First thing this morning, I called Paul Ketchel to pick his brain about Prime Day and healthcare. As the CEO of MDSave, which is sort of like an Amazon for traditional healthcare services, he understands the commercialization of healthcare better than many. He is, after all, betting that the industry and the world are heading in this precise direction.

“You’re seeing more innovation in the space right now than ever before,” Ketchel told me. “I believe that in 2019, there is going to be a complete explosion. I don’t know if these types of practices will become completely mainstream, but we’re going to be pretty close to that.”

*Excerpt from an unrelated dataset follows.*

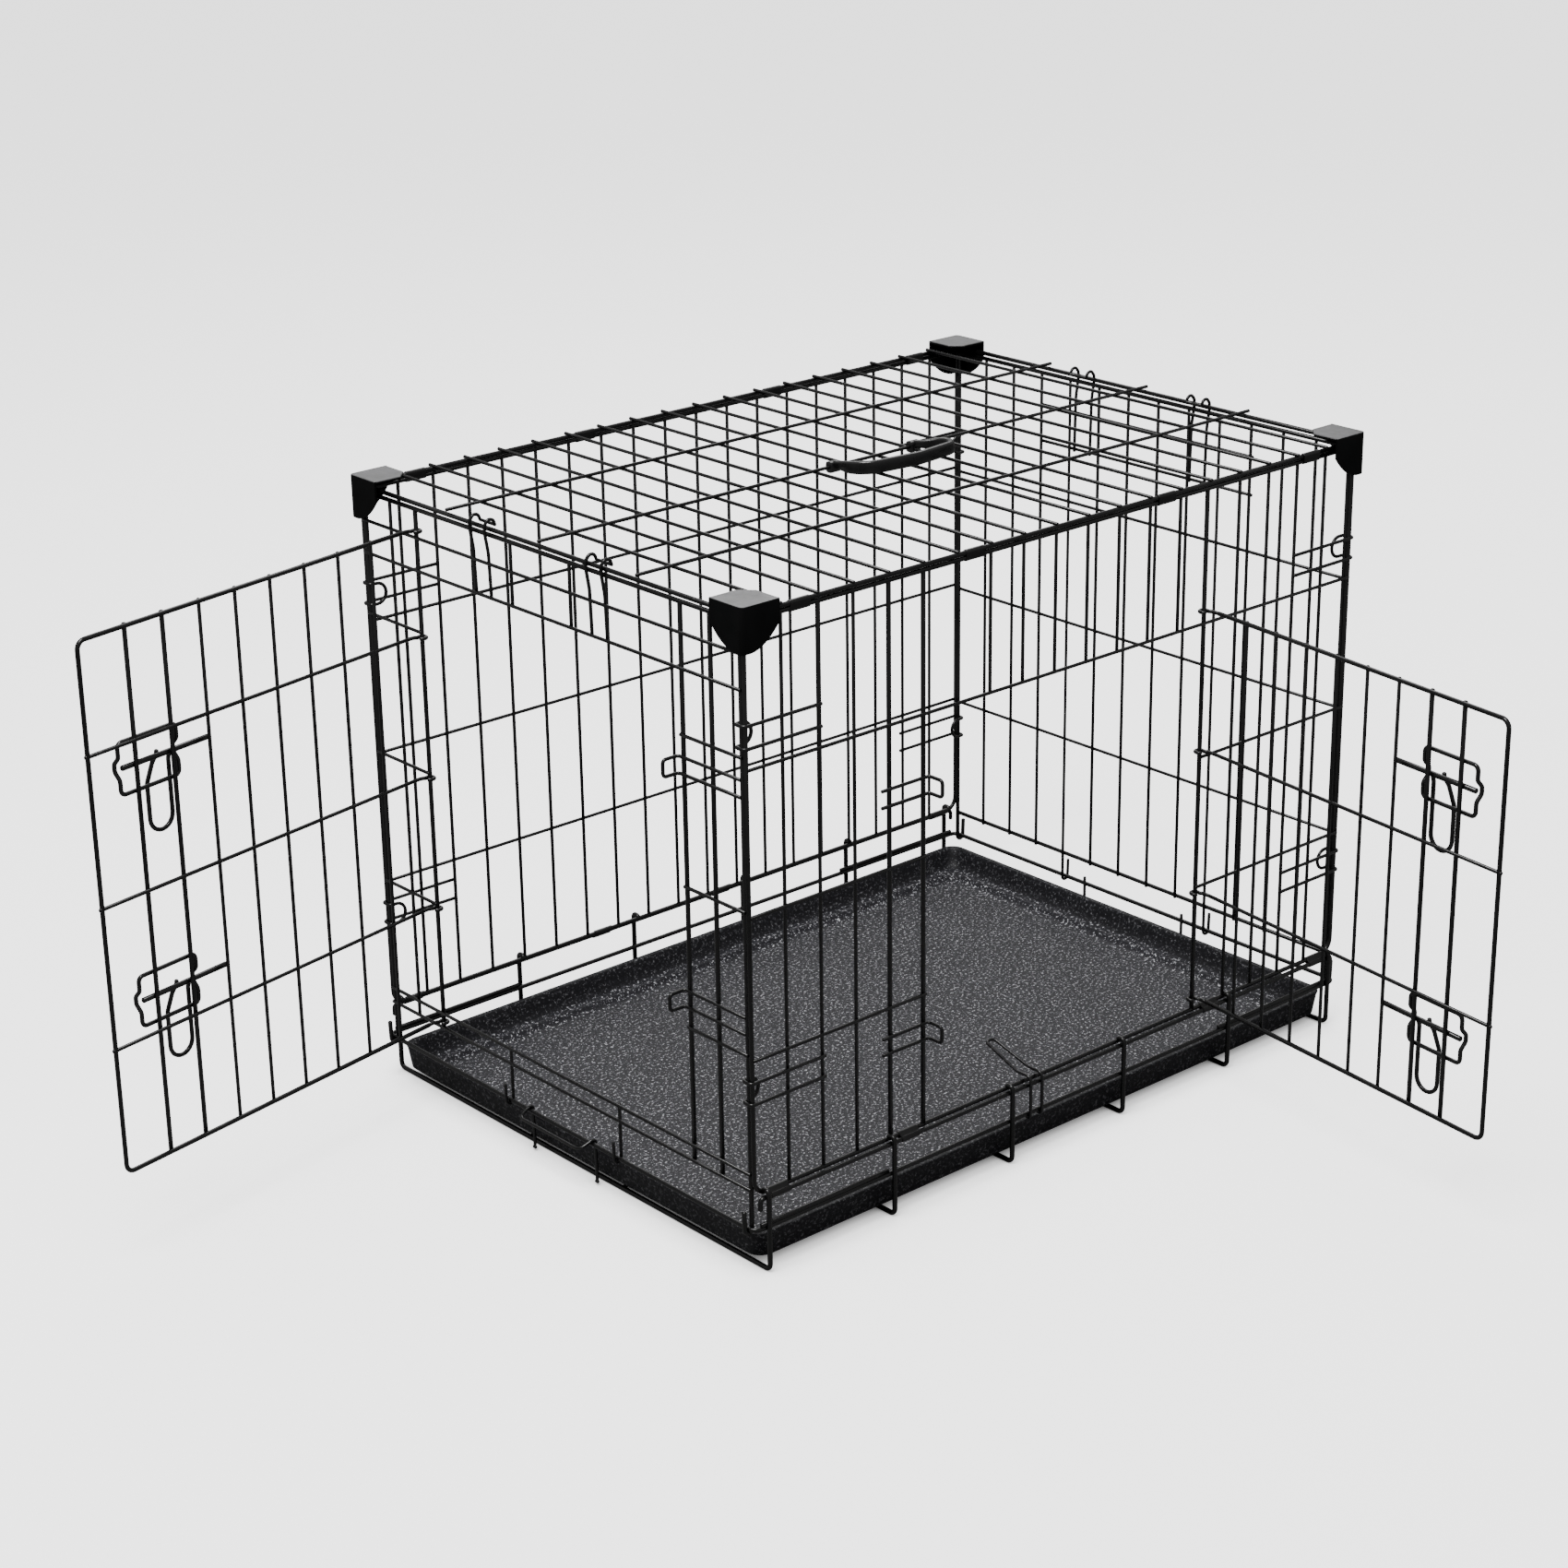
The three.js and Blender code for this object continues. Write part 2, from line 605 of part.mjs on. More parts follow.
// a finger loop on the door end's rail: its legs curl over the rail and it points outwards
function trayLatch() {
  const centre = crateWidth / 2;
  const half = 47;
  const reach = 31;
  const curl = (y) => {
    const points = [];
    for (const a of [-35, 5, 45, 90, 125]) {
      points.push(v(-endRailOut + eyeTurn * Math.cos(rad(a)), y, lowerRail + eyeTurn * Math.sin(rad(a))));
    }
    return points;
  };
  const tipX = -endRailOut - reach;
  const low = curl(centre - half);
  const high = curl(centre + half).reverse();
  const tip = rounded([
    low[4], v(tipX, centre - half + 4, lowerRail), v(tipX, centre + half - 4, lowerRail), high[0],
  ], 9, 3);
  return bent([...low.slice(0, 4), ...tip, ...high.slice(1)], hookRadius);
}

// a hairpin on the front's lower rail that rises outside both rails and lies over them into the crate
function foldHook() {
  const [x0, x1] = [8.23 * pitch, 8.6 * pitch];
  const curl = (x) => {
    const points = [];
    for (const a of [330, 285, 240, 200]) {
      points.push(v(x, -railOut + eyeTurn * Math.cos(rad(a)), lowerRail + eyeTurn * Math.sin(rad(a))));
    }
    return points;
  };
  const out = -railOut - eyeTurn;
  const over = 8.2; // height over the upper rail's axis
  const leg = (x, lean) => [
    ...curl(x), v(x, out, upperRail + 2), v(x, 1 - railOut, upperRail + over),
    v(x, 8, upperRail + over + 1.3),
    v(x + lean, 42, upperRail + 19), v(x + lean, 50, upperRail + 22),
  ];
  const pinch = 3; // how far the legs close in at the tip
  const path = [...leg(x0, pinch), ...leg(x1, -pinch).reverse()];
  return bent(path, hookRadius);
}

// ---- carry handle: two collars on the top panel's middle wire and a bow between them ----
function carryHandle() {
  const y = crateWidth / 2;
  const z = longWireHeight;
  const middle = crateLength / 2;
  const reach = 1.3 * pitch; // handle centre to collar centre
  const collarLength = 0.27 * pitch;
  const collarWall = 2.6;
  const gripRadius = 3.4;
  const inner = gridRadius + gap;
  const outer = inner + collarWall;
  const lean = rad(17);
  const shape = new THREE.Shape();
  shape.absarc(0, 0, outer, 0, 2 * Math.PI, false);
  const bore = new THREE.Path();
  bore.absarc(0, 0, inner, 0, 2 * Math.PI, true);
  shape.holes.push(bore);
  const pieces = [-1, 1].map((s) => {
    const g = new THREE.ExtrudeGeometry(shape, {
      depth: collarLength, bevelEnabled: false, curveSegments: 5,
    });
    g.rotateY(Math.PI / 2);
    g.translate(middle + s * reach - collarLength / 2, y, z);
    return g;
  });
  const lift = 2.2; // the grip leaves its collars this far above the wire
  const bow = (x, d) => v(x, y - d * Math.cos(lean), z + lift + d * Math.sin(lean));
  const half = reach + 20;
  const start = outer - 1;
  const path = rounded([
    bow(middle - reach, start), bow(middle - reach, 11), bow(middle - half, 22), bow(middle - half + 8, 42),
    bow(middle, 52), bow(middle + half - 8, 42), bow(middle + half, 22), bow(middle + reach, 11),
    bow(middle + reach, start),
  ], 12, 2);
  pieces.push(bent(path, gripRadius));
  return joined(pieces);
}

// ---- corner caps ----
const capOut = 8;
const capIn = 33;
const capTop = topHeight + 10.5; // clear of the top panel's grid
const capDepth = 41;
const capWall = 2.2;

function cornerCap(atFarEnd, atBack) {
  const size = capOut + capIn;
  const chamfer = 12;
  const skirtFoot = 12; // width of a skirt's lowest edge
  const plateShape = new THREE.Shape([
    new THREE.Vector2(0, 0), new THREE.Vector2(size, 0), new THREE.Vector2(size, size - chamfer),
    new THREE.Vector2(size - chamfer, size), new THREE.Vector2(0, size),
  ]);
  const plate = new THREE.ExtrudeGeometry(plateShape, { depth: capWall, bevelEnabled: false });
  plate.translate(0, 0, capDepth - capWall);
  const skirtShape = new THREE.Shape();
  skirtShape.moveTo(0, 0);
  skirtShape.lineTo(0, capDepth - capWall / 2);
  skirtShape.lineTo(size, capDepth - capWall / 2);
  skirtShape.lineTo(size, capDepth - 17);
  skirtShape.quadraticCurveTo(20, 16, skirtFoot, 0);
  const skirt = () => new THREE.ExtrudeGeometry(skirtShape, {
    depth: capWall, bevelEnabled: false, curveSegments: 5,
  });
  const alongX = skirt();
  alongX.rotateX(Math.PI / 2);
  alongX.translate(0, capWall, 0);
  const alongY = skirt();
  alongY.rotateX(Math.PI / 2);
  alongY.rotateZ(Math.PI / 2);
  let solid = toSolid(plate).add(toSolid(alongX)).add(toSolid(alongY));
  solid = solid.translate([-capOut, -capOut, capTop - capDepth]);
  if (atFarEnd) solid = solid.mirror([1, 0, 0]).translate([crateLength, 0, 0]);
  if (atBack) solid = solid.mirror([0, 1, 0]).translate([0, crateWidth, 0]);
  return toGeometry(solid);
}

// ---- hinge clips: sleeves round two neighbouring wires ----
function hingeClip(a, b) {
  const length = 0.55 * pitch;
  const sheet = 0.9;
  const inner = frameRadius + gap;
  const span = Math.hypot(b.y - a.y, b.z - a.z);
  const stadium = (r) => {
    const points = [];
    for (let i = 0; i <= 4; i += 1) {
      const angle = -Math.PI / 2 + (Math.PI * i) / 4;
      points.push(new THREE.Vector2(span + r * Math.cos(angle), r * Math.sin(angle)));
    }
    for (let i = 0; i <= 4; i += 1) {
      const angle = Math.PI / 2 + (Math.PI * i) / 4;
      points.push(new THREE.Vector2(r * Math.cos(angle), r * Math.sin(angle)));
    }
    return points;
  };
  const bore = inner / Math.cos(Math.PI / 8);
  const shape = new THREE.Shape(stadium(bore + sheet));
  shape.holes.push(new THREE.Path(stadium(bore).reverse()));
  const g = new THREE.ExtrudeGeometry(shape, { depth: length, bevelEnabled: false });
  const y = v(0, b.y - a.y, b.z - a.z).normalize();
  const x = v(1, 0, 0);
  g.applyMatrix4(new THREE.Matrix4().makeBasis(y, x.clone().cross(y), x));
  g.translate(a.x - length / 2, a.y, a.z);
  return g;
}

function addClips() {
  const rows = [
    ['front_top', [1.5, 6.5, 12.5, 17.45], 0, longPanelTop, 0, topHeight],
    ['back_top', [1.5, 6.5, 12.5, 17.45], crateWidth, longPanelTop, crateWidth, topHeight],
    ['front_base', [0.63, 4.5, 14.45, 18.37], 0, panelBottom, -railOut, upperRail],
    ['back_base', [0.63, 6.5, 10.5, 18.37], crateWidth, panelBottom, crateWidth + railOut, upperRail],
  ];
  for (const [name, cells, ya, za, yb, zb] of rows) {
    cells.forEach((cell, i) => {
      const x = cell * pitch;
      add(`${name}_clip_${i + 1}`, hingeClip(v(x, ya, za), v(x, yb, zb)), paint());
    });
  }
}

// ---- assembly ----
add('base_frame', baseFrame(), paint());
add('tray', tray(), plastic(0x2f3033));
add('front_panel', frontPanel(), paint());
add('back_panel', backPanel(), paint());
add('top_panel', topPanel(), paint());
add('door_end_panel', doorEndPanel(), paint());
add('rear_end_panel', rearEndPanel(), paint());
const sideDoorWidth = sideOpening.hinge - sideOpening.jamb + sideDoorLap;
const endDoorWidth = endOpening.hinge - endOpening.jamb + endDoorLap;
makeDoor('side_door', v(sideOpening.hinge, 0, 0), sideDoorWidth, sideDoorRows, sideBoltHeights,
  Math.PI + rad(sideDoorOpen), false);
makeDoor('end_door', v(0, endOpening.hinge, 0), endDoorWidth, endDoorRows, endBoltHeights,
  -Math.PI / 2 - rad(endDoorOpen), true);
add('tray_latch', trayLatch(), paint());
add('fold_hook', foldHook(), paint());
add('carry_handle', carryHandle(), plastic(0x1b1b1c));
add('corner_cap_front_door_end', cornerCap(false, false), plastic(0x26262a));
add('corner_cap_front_rear_end', cornerCap(true, false), plastic(0x26262a));
add('corner_cap_back_door_end', cornerCap(false, true), plastic(0x26262a));
add('corner_cap_back_rear_end', cornerCap(true, true), plastic(0x26262a));
addClips();

crate.position.set(-crateLength / 2, -crateWidth / 2, -trayFloor);
const root = new THREE.Group();
root.add(crate);
export default root;
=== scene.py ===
"""A wire dog crate: round coated wires, crimped clips, moulded caps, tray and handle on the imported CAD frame.

Lengths are in millimetres in the crate's own frame until a mesh is made: the near corner post stands at
(0, 0), X runs along the long panels, Y from the front panel to the back one, and the ground is z = 0.
"""

import math

import bmesh
import bpy
from mathutils import Matrix, Vector


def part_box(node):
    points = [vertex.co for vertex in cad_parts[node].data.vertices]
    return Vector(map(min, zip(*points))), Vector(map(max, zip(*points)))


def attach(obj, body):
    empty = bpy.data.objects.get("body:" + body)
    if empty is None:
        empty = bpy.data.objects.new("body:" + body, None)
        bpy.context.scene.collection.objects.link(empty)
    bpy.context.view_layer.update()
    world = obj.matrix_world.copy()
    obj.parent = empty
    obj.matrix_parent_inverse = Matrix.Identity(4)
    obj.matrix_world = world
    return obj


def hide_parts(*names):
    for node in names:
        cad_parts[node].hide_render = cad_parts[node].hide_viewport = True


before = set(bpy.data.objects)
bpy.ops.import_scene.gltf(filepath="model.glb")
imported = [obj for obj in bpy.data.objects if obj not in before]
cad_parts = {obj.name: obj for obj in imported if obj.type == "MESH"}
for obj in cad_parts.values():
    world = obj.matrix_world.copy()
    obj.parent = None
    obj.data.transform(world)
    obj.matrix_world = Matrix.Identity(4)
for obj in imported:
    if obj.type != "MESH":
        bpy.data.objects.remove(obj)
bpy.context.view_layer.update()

MM = 0.001
V = Vector


def cad_box(node):
    low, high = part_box(node)
    return low / MM, high / MM


# ---- wire radii ----
GRID = 1.2  # thin wires of the panels
FRAME = 1.8  # outlines, jambs, posts and rails
HOOK = 1.5
FOOT = 2.3
BOLT = 2.5
DOOR_ROW = 1.45  # a door's cross wires
LATCH = 1.75  # keepers and bolt handles
COATS = {GRID: 0.5, DOOR_ROW: 0.4, FRAME: 0.4, LATCH: 0.3}  # enamel over a wire of that radius
OTHER_COAT = 0.1  # and over the others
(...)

Only to a degree did he credit healthcare’s rising levels of consumerism to changing regulations and advancing tech. The real motivator, he said, is patient demand. Ketchel said the path on which we’re walking leads to improved access to care and cost savings for patients, sometimes to the tune of 40 to 60 percent.

So, what does he think Prime Day 2020 might look like? We might see something like discounted diabetic care bundles, complete with blood tests, three checkups, and some glucose strips. Similar packages could exist for chronic back pain, diagnostic imaging and more. If there’s consumer demand, it could make its way to Prime Day.

Yes, this sort of shift is dramatically different than anything we’ve seen in healthcare. But it has indeed already begun. Take MDSave, which enables patients to search for local care and “buy” it online. Then there are 23andMe’s health-risk tests and Orig3n’s mind-and-body assessments. Diagnostics, imaging, patient data, targeted providers—it’s all becoming increasingly available through digital commercial platforms.

Of course, the consumerization of healthcare comes with potential problems, such as the overuse of healthcare resources and, in the case of DTC genetic testing, the flow of medical information without physician guidance. Ketchel argued that people won’t impulse-buy healthcare procedures, and Dr. Google is already causing headaches.

“The world of the internet has pulled the genie out of the bottle, and there’s no putting it back in,” he said of the DTC data issue.

Ketchel compared the situation to Napster and the scourge of illegal mp3 downloads in the early days of this century: The music industry and elected officials did everything they could to push back against digital theft, but it was too late. Then came Spotify, which didn’t restore past earnings to artists and labels but did manage to legitimize and monetize digital music and all but eliminate piracy.

And like online music, consumerism in healthcare is only going to get more popular as time goes on. We might not yet grasp its implications, and we might not do so for some time. But only those who hope for an alternate future can ignore healthcare’s likely role in Prime Days to come.